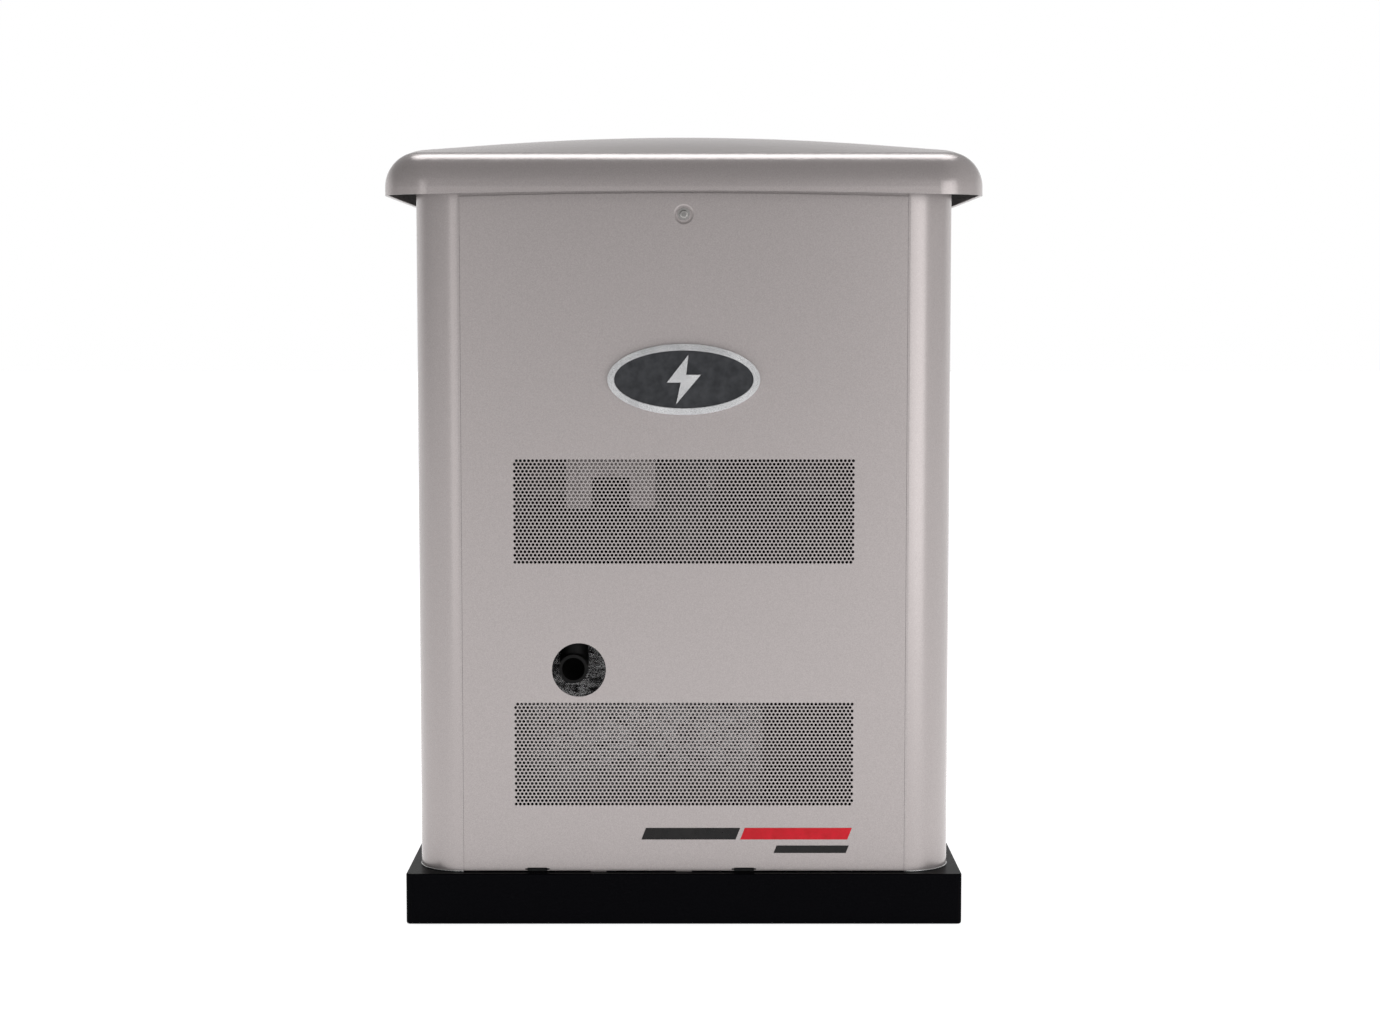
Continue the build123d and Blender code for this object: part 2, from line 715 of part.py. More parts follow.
with BuildPart() as gas_mixer:
    add(block((-30, 30), (-195, -135), (492, 598)))
    fillet(gas_mixer.edges().filter_by(Axis.Z), 8)
    with Locations((0, -165, 470)):
        Cylinder(24, 22, align=(Align.CENTER, Align.CENTER, Align.MIN))
    for side in (-1, 1):
        add(tube([(side * 6, -165, 474), (side * 6, -165, 452), (side * 111, -146, 446)], 18, 15))
save(gas_mixer.part, "gas_mixer")

with BuildPart() as throttle_lever:
    with BuildSketch(Plane.YZ.offset(32)):
        with Locations((-165, 570)):
            Circle(9)
        with Locations((-185, 570)):
            Rectangle(40, 9)
        with Locations((-205, 570)):
            Circle(6)
            Circle(2, mode=Mode.SUBTRACT)
    extrude(amount=3)
save(throttle_lever.part, "throttle_lever")

with BuildPart() as air_cleaner:
    with Locations((0, -165, 598)):
        Cylinder(70, 14, align=(Align.CENTER, Align.CENTER, Align.MIN))
    with Locations((0, -165, 612)):
        Cylinder(66, 78, align=(Align.CENTER, Align.CENTER, Align.MIN))
    fillet(air_cleaner.edges().group_by(Axis.Z)[-1], 12)
    with BuildSketch(Plane.XY.offset(616)):
        with Locations((0, -165)):
            with PolarLocations(66, 30):
                Rectangle(5, 5)
    extrude(amount=55, mode=Mode.SUBTRACT)
    with Locations((0, -165, 690)):
        Cylinder(6, 8, align=(Align.CENTER, Align.CENTER, Align.MIN))
save(air_cleaner.part, "air_cleaner")

with BuildPart() as air_cleaner_knob:
    with BuildSketch(Plane.XY.offset(698.5)):
        with Locations((0, -165)):
            Circle(17)
            with PolarLocations(17, 6):
                Circle(4)
    extrude(amount=16)
    fillet(air_cleaner_knob.edges().group_by(Axis.Z)[-1], 1.5)
save(air_cleaner_knob.part, "air_cleaner_knob")

with BuildPart() as oil_filter:
    with BuildSketch(Plane.XZ.offset(-(CRANK_Y + 90))):
        with Locations((-45, 420)):
            Circle(30)
    extrude(amount=-8)
    with BuildSketch(Plane.XZ.offset(-(CRANK_Y + 98))):
        with Locations((-45, 420)):
            Circle(37)
    extrude(amount=-76)
    fillet(oil_filter.edges().sort_by(Axis.Y)[-1], 8)
save(oil_filter.part, "oil_filter")

with BuildPart() as oil_fill_tube:
    add(tube([(60, CRANK_Y + 90.5, 400), (60, 225, 400), (60, 225, 690)], 24, 10, 7.5))
save(oil_fill_tube.part, "oil_fill_tube")

with BuildPart() as dipstick:
    with Locations((60, 225, 440)):
        Cylinder(2.5, 252, align=(Align.CENTER, Align.CENTER, Align.MIN))
    with Locations((60, 225, 691)):
        Cylinder(13, 14, align=(Align.CENTER, Align.CENTER, Align.MIN))
    with BuildSketch(Plane.XZ.offset(-227)):
        with Locations((60, 714)):
            Circle(14)
            Circle(8, mode=Mode.SUBTRACT)
    extrude(amount=4)
save(dipstick.part, "dipstick")

# ---------------------------------------------------------------- exhaust
with BuildPart() as exhaust_manifold:
    add(tube([(-165, -100, 385.8), (-165, -100, MUFFLER_Z), (-165, -127, MUFFLER_Z)], 26, 16, 13.5))
    add(tube([(165, -100, 385.8), (165, -100, MUFFLER_Z), (165, MUFFLER_Y, MUFFLER_Z), (72, MUFFLER_Y, MUFFLER_Z)],
             30, 16, 13.5))
save(exhaust_manifold.part, "exhaust_manifold")

with BuildPart() as muffler:
    with BuildSketch(Plane.YZ.offset(MUFFLER_X - MUFFLER_L / 2)):
        with Locations((MUFFLER_Y, MUFFLER_Z)):
            Circle(MUFFLER_R)
    extrude(amount=MUFFLER_L)
    fillet(muffler.edges().filter_by(GeomType.CIRCLE), 10)
    for seam_x in (MUFFLER_X - MUFFLER_L / 2 + 14, MUFFLER_X + MUFFLER_L / 2 - 18):
        with BuildSketch(Plane.YZ.offset(seam_x)):
            with Locations((MUFFLER_Y, MUFFLER_Z)):
                Circle(MUFFLER_R + 2.5)
        extrude(amount=4)
    for leg_x in (-170, 20):
        add(block((leg_x, leg_x + 30), (MUFFLER_Y - 40, MUFFLER_Y - 37), (FLOOR, MUFFLER_Z - 40)))
        add(block((leg_x, leg_x + 30), (MUFFLER_Y + 37, MUFFLER_Y + 40), (FLOOR, MUFFLER_Z - 40)))
    add(block((-182, -148), (-132, -127), (MUFFLER_Z - 17, MUFFLER_Z + 17)))
save(muffler.part, "muffler")

with BuildPart() as outlet_elbow:
    add(tube([(OUTLET_X, MUFFLER_Y, MUFFLER_Z + MUFFLER_R + 2.6), (OUTLET_X, MUFFLER_Y, 433.5),
              (OUTLET_X, MUFFLER_Y - 49, 433.5)], BEND - 0.2, 19, 15))
    add(tube([(OUTLET_X, MUFFLER_Y - 48.8, 433.5), (OUTLET_X, MUFFLER_Y - 97, 433.5),
              (OUTLET_X, MUFFLER_Y - 97, 400)], BEND - 20.5, 19, 15))
    add(tube([(OUTLET_X, MUFFLER_Y - 97, 400), (OUTLET_X, MUFFLER_Y - 97, EXHAUST_Z),
              (OUTLET_X, MUFFLER_Y - 125.4, EXHAUST_Z)], 20.4, 19, 15))
save(outlet_elbow.part, "outlet_elbow")

with BuildPart() as insulation_wrap:
    add(block((-240, 105), (-268, -118), (FLOOR, 378)))
    add(block((-234, 99), (-262, -124), (FLOOR, 372)), mode=Mode.SUBTRACT)
    with BuildSketch(Plane.XZ.offset(110)):
        with Locations((-165, MUFFLER_Z)):
            Rectangle(44, 44)
    extrude(amount=20, mode=Mode.SUBTRACT)
    with BuildSketch(Plane.YZ.offset(95)):
        with Locations((MUFFLER_Y, MUFFLER_Z)):
            Circle(20)
    extrude(amount=20, mode=Mode.SUBTRACT)
    with BuildSketch(Plane.XY.offset(360)):
        with Locations((OUTLET_X, MUFFLER_Y)):
            Circle(24)
    extrude(amount=30, mode=Mode.SUBTRACT)
save(insulation_wrap.part, "insulation_wrap")

# ---------------------------------------------------------------- fuel
with BuildPart() as gas_regulator:
    with BuildSketch(Plane.XZ.offset(-180)):
        with Locations((240, 262)):
            Circle(58)
    extrude(amount=-22)
    with BuildSketch(Plane.XZ.offset(-200)):
        with Locations((240, 262)):
            Circle(64)
            with PolarLocations(60, 8):
                Circle(7)
    extrude(amount=-6)
    with BuildSketch(Plane.XZ.offset(-206)):
        with Locations((240, 262)):
            Circle(50)
    extrude(amount=-22)
    with Locations((240, 205, 186)):
        Cylinder(17, 30, align=(Align.CENTER, Align.CENTER, Align.MIN))
    with Locations((240, 205, 310)):
        Cylinder(14, 24, align=(Align.CENTER, Align.CENTER, Align.MIN))
    add(block((286, 344), (196, 202), (FLOOR, 290)))
save(gas_regulator.part, "gas_regulator")

with BuildPart() as fuel_pipe:
    add(tube([(240, 356, 150), (240, 205, 150), (240, 205, 185.5)], 24, 13.35, 10.4))
    with BuildSketch(Plane.XZ.offset(-310)):
        with Locations((240, 150)):
            RegularPolygon(20, 6)
            Circle(12, mode=Mode.SUBTRACT)
    extrude(amount=46)
    with Locations((240, 287, 165)):
        Cylinder(8, 16, align=(Align.CENTER, Align.CENTER, Align.MIN))
save(fuel_pipe.part, "fuel_pipe")

with BuildPart() as fuel_valve_lever:
    with Locations((240, 287, 181.5)):
        Cylinder(11, 4, align=(Align.CENTER, Align.CENTER, Align.MIN))
    add(block((232, 248), (235, 287), (181.5, 184.5)))
save(fuel_valve_lever.part, "fuel_valve_lever")

with BuildPart() as gas_hose:
    add(tube([(240, 205, 334.5), (240, 205, 655), (112, -165, 655), (112, -165, 522), (30.5, -165, 522)],
             34, 10, 7))
save(gas_hose.part, "gas_hose")

# ---------------------------------------------------------------- electrical
with BuildPart() as controller_box:
    add(block((40, 290), (-296, -180), (700, 928)))
    fillet(controller_box.edges().filter_by(Axis.Z), 6)
    add(block((42.5, 287.5), (-293.5, -182.5), (702.5, 925.5)), mode=Mode.SUBTRACT)
    add(block((64, 136), (-256, -210), (920, 930)), mode=Mode.SUBTRACT)
    for button_x, name in BUTTONS:
        with Locations((button_x, -233, 927)):
            Cylinder(8.3, 10, mode=Mode.SUBTRACT)
    add(block((236.5, 263.5), (-252, -214), (920, 930)), mode=Mode.SUBTRACT)
    for leg_x in (70, 240):
        add(block((leg_x, leg_x + 24), (-303.5, -301), (632, 760)))
        add(block((leg_x, leg_x + 24), (-303.5, -296), (757, 760)))
        add(block((leg_x, leg_x + 24), (-303.5, -296), (705, 708)))
save(controller_box.part, "controller_box")

with BuildPart() as display_window:
    add(block((64.2, 135.8), (-255.8, -210.2), (924, 929)))
save(display_window.part, "display_window")

for button_x, name in BUTTONS:
    with BuildPart() as button:
        with Locations((button_x, -233, 922)):
            Cylinder(8, 10.5, align=(Align.CENTER, Align.CENTER, Align.MIN))
        fillet(button.edges().group_by(Axis.Z)[-1], 1)
    save(button.part, name)

with BuildPart() as main_breaker:
    add(block((237, 263), (-251.5, -214.5), (870, 931)))
    add(block((244, 256), (-246, -220), (915, 940)), mode=Mode.SUBTRACT)
save(main_breaker.part, "main_breaker")

with BuildPart() as breaker_toggle:
    with BuildSketch(Plane.YZ.offset(245)):
        with Locations((-233, 926)):
            Circle(8)
        with Locations((-233, 937)):
            Rectangle(7, 20)
    extrude(amount=10)
save(breaker_toggle.part, "breaker_toggle")

with BuildPart() as battery:
    add(block((-325, -195), (60, 250), (FLOOR, 228)))
    fillet(battery.edges().filter_by(Axis.Z), 5)
    add(block((-327, -193), (58, 252), (222, 238)))
    for post_x in (-290, -230):
        with Locations((post_x, 85, 238)):
            Cylinder(8, 14, align=(Align.CENTER, Align.CENTER, Align.MIN))
save(battery.part, "battery")

with BuildPart() as battery_cables:
    add(tube([(-230, 85, 252.5), (-230, 85, 345), (-130, 262, 345), (118, 262, 345), (150, CRANK_Y, 345),
              (150, CRANK_Y, 377.5)], 20, 5))
    add(tube([(-290, 85, 252.5), (-290, 85, 325), (-95.5, 85, 325)], 25, 5))
save(battery_cables.part, "battery_cables")

with BuildPart() as conduit_gland:
    with BuildSketch(Plane.XZ.offset(-300)):
        with Locations((-215, 150)):
            Circle(11.6)
    extrude(amount=-54)
    for nut_y, nut_l in ((314, 8), (326.2, 10)):
        with BuildSketch(Plane.XZ.offset(-nut_y)):
            with Locations((-215, 150)):
                RegularPolygon(18, 6)
        extrude(amount=-nut_l)
    with BuildSketch(Plane.XZ.offset(-299)):
        with Locations((-215, 150)):
            Circle(8)
    extrude(amount=-60, mode=Mode.SUBTRACT)
save(conduit_gland.part, "conduit_gland")
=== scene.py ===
import json
import math

import bmesh
import bpy
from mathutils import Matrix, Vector, noise


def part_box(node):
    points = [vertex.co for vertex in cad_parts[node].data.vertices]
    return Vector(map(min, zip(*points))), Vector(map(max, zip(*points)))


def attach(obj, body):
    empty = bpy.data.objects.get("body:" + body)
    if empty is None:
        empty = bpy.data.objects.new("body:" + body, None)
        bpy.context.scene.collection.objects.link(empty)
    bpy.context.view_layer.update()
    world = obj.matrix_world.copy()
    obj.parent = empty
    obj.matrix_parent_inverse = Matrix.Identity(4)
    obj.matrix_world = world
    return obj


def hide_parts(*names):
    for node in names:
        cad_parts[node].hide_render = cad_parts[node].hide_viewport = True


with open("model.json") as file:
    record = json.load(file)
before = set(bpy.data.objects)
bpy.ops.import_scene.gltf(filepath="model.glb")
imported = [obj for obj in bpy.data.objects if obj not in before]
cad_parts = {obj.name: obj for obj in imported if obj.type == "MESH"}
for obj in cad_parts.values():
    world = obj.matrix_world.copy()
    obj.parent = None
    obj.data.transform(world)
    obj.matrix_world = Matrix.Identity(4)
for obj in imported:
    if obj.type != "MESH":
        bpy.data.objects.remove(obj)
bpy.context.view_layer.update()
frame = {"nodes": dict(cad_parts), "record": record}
NODES = frame["nodes"]

# ---------------------------------------------------------------- camera
CAMERA_AT = (0.008, -3.566, 0.802)
CAMERA_DOWN_DEG = 4.58
LENS_MM = 65.1


def make_camera():
    data = bpy.data.cameras.new("camera")
    data.sensor_width = 36.0
    data.lens = LENS_MM
    data.clip_end = 100.0
    cam = bpy.data.objects.new("camera", data)
    bpy.context.scene.collection.objects.link(cam)
    cam.location = CAMERA_AT
    cam.rotation_euler = (math.radians(90 - CAMERA_DOWN_DEG), 0, 0)
    bpy.context.scene.camera = cam


make_camera()


# ---------------------------------------------------------------- material tools
def srgb(r, g, b):
    """Colour given as 0-255 display values, as linear numbers."""
    out = []
    for v in (r, g, b):
        v = v / 255
        out.append(v / 12.92 if v <= 0.04045 else ((v + 0.055) / 1.055) ** 2.4)
    return (out[0], out[1], out[2], 1.0)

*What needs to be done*
Each line from the line containing "extrude(amount=-nut_l)" through the line containing "bpy.context.scene.collection.objects.link(empty)" is to be transcribed exactly, and no other line.

*Response*
        extrude(amount=-nut_l)
    with BuildSketch(Plane.XZ.offset(-299)):
        with Locations((-215, 150)):
            Circle(8)
    extrude(amount=-60, mode=Mode.SUBTRACT)
save(conduit_gland.part, "conduit_gland")
=== scene.py ===
import json
import math

import bmesh
import bpy
from mathutils import Matrix, Vector, noise


def part_box(node):
    points = [vertex.co for vertex in cad_parts[node].data.vertices]
    return Vector(map(min, zip(*points))), Vector(map(max, zip(*points)))


def attach(obj, body):
    empty = bpy.data.objects.get("body:" + body)
    if empty is None:
        empty = bpy.data.objects.new("body:" + body, None)
        bpy.context.scene.collection.objects.link(empty)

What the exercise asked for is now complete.